Lifts services in buildings do not meet safety requirements, BSB

While lift in multistoried buildings is a firsthand technology in the construction sector in the country, only 25 percent of the lifts installed in the country comply with the Indian standards.

The point is Bhutan does not even have a lift standard of its own.

Where the lifts are to be used frequently, the information on carrying capacity, environment, and rush hour/time in day, safety and designs are necessary. However, lifts in Bhutan are mostly installed without considering these requirements.

This has led to higher number of lift breakdown in some buildings and it concerns the safety of the users, according to the finding of a study conducted by the Bhutan Standards Bureau (BSB).

The study found that commercial buildings have complied better with safety requirements as prescribed by the BSB and International Organization for Standardization (ISO).

The safety of lift system can be met by conforming to standards which set the requirement on operation, maintenance and certification besides mandatory consideration to design and material quality. The study also compared the lift systems between the buildings of residential, commercial and government.

The Bhutan Building Rules 2002 requires the lift installed in building with more than 5 storeys. ISO standards on lift states different provisions for passenger and service lifts such as load capacity and speed. The standards also specifies on the need for competent personnel to provide information and instruction for usage and maintenance of lifts.

It was found that 9.4 percent of lift brands are unknown.

Commercial buildings, the study pointed out, had maximum percentage of lift (59.4 Percent) and better safety requirements than residential and government owned lift systems.

Commercial buildings have highest maintenance contract for the lifts varying from one to twelve months, while more than 50 percent of government buildings do not have maintenance contract.

The study also found that most of the lift owners in the country are unaware of standards and that there was lack of legislation on occupational safety and health.

According to the study, lifts in commercial buildings complied better with four basic requirements.

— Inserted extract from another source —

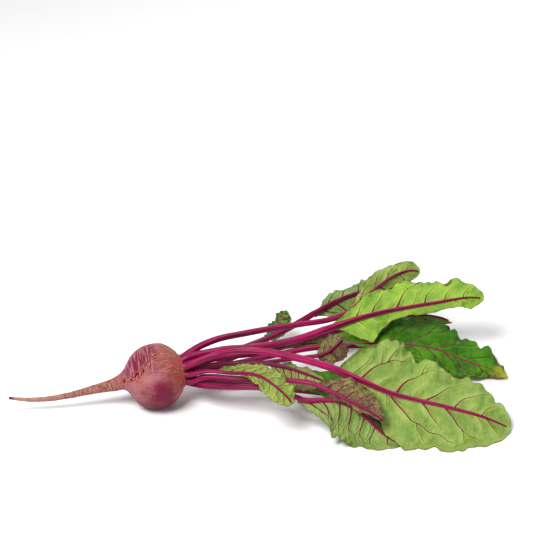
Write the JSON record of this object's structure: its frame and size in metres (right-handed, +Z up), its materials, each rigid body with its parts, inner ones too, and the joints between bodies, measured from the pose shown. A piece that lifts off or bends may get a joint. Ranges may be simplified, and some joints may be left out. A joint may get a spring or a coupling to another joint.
{
  "type": "beetroot",
  "caption": "Beetroot as picked, lying down: round purple-red root with a long tapering tail and a fan of magenta stalks with green, red-veined leaves.",
  "frame": {"origin": "middle of the small flat spot under the root, on the surface it rests on", "axes": "+X from the root towards the leaf tips, +Y across the fan of leaves, +Z up"},
  "size_m": [0.4773, 0.2313, 0.0832],
  "materials": {
    "root_skin": "satin",
    "stalk": "satin",
    "pale_blade": "satin",
    "deep_blade": "satin",
    "bronze_blade": "satin"
  },
  "bodies": {
    "root": {"root": "root_skin", "leaf_01_stalk": "stalk", "leaf_01_blade": "pale_blade", "leaf_02_stalk": "stalk", "leaf_02_blade": "pale_blade", "leaf_03_stalk": "stalk", "leaf_03_blade": "pale_blade", "leaf_04_stalk": "stalk", "leaf_04_blade": "deep_blade", "leaf_05_stalk": "stalk", "leaf_05_blade": "deep_blade", "leaf_06_stalk": "stalk", "leaf_06_blade": "pale_blade", "leaf_07_stalk": "stalk", "leaf_07_blade": "bronze_blade", "leaf_08_stalk": "stalk", "leaf_08_blade": "pale_blade", "leaf_09_stalk": "stalk", "leaf_09_blade": "pale_blade", "leaf_10_stalk": "stalk", "leaf_10_blade": "bronze_blade", "leaf_11_stalk": "stalk", "leaf_11_blade": "pale_blade", "leaf_12_stalk": "stalk", "leaf_12_blade": "deep_blade", "leaf_13_stalk": "stalk", "leaf_13_blade": "deep_blade"}
  },
  "joints": []
}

However, the study also comes with a disclaimer that lifts in residential and government buildings cannot be confirmed having poor safety comparing with commercial building because the sample representation from these two building is less as compared to commercial buildings.

As per the safety requirement of lifts 2010, scheduled maintenance has to be carried out to address all the risk associated hazards by the competent personnel.

The study found that 45 percent of lifts in government building were not maintained or repaired and are non-usable. The Occupational Safety and Health Administration requires the lifts to be inspected every 6 months.

It was also found that 75 percent of residential and 70.5 percent of commercial buildings in Bhutan have Annual Maintenance Contract (AMC) with the suppliers. Government buildings have less percentage of AMC (28.5 percent) and has no technical personnel to maintain the lift.

The study also found that there were no certified O & M personnel for the lifts in Bhutan.

According to the standards, the frequency of inspection should be higher in commercial buildings used by greater number of people.

Commercial buildings have higher number of maintenance frequency (less than 3 months) compared with other buildings. This concerns the safety of users in buildings of residential and government buildings as maintenance frequency is low.

In-country technical personnel maintaining the lifts in some commercial and residential buildings were not certified by relevant authorities as required by the Global Essential Safety Requirements (2010).

Three fourth of lifts in the country are not user-friendly to visually impaired people.

A suitable battery-operated alarm system shall be installed to indicate the problems when being trapped inside as per the Building Code of Bhutan 2003. However, 41 percent of the total lifts have non-operational alarm.

The Bhutan standards, specifically the BTS 011-2003, mandates a fan and adequate ventilation with solid enclosed doors. The study found that 25 percent of total lift system in Bhutan has poor ventilation.

Although the survey did not inspect the fire resistance of lift materials, 47 percent of the lifts does not have fire extinguisher in place and no lift system in Bhutan has certification on display ensuring the safety and conformity to the standards.

THE ISO/TS 22559-2 provisions for a need to have patterned floor to enhance resistance to slip and some lifts are found not confirming to the requirement on pattered floor.

The Building Code of Bhutan, which mandates a lift for five-storied buildings and above, also states that the machine room of the lifts should properly enclosed, facilitated with lamp, should be fire proof.

“However most building have exposed machine room and some machine rooms were used for un-intended purpose,” the study stated.

“The lack of policy and liberal regulation regarding lift design and standards in Bhutan has resulted the building owners installing lift of their choice unlike European nations having policy and regulation about the lift design standards and directives which should be complied by the building owner,” the study pointed out.

Therefore, the survey suggested for a national standards on lifts meeting global essential safety requirements.

BSB also recommended to have Bhutan standards on safety requirements of lift and technical regulation besides conducting risk assessment.

The Bureau also suggested imposing certification of lift products before installation and routine monitoring of the life systems.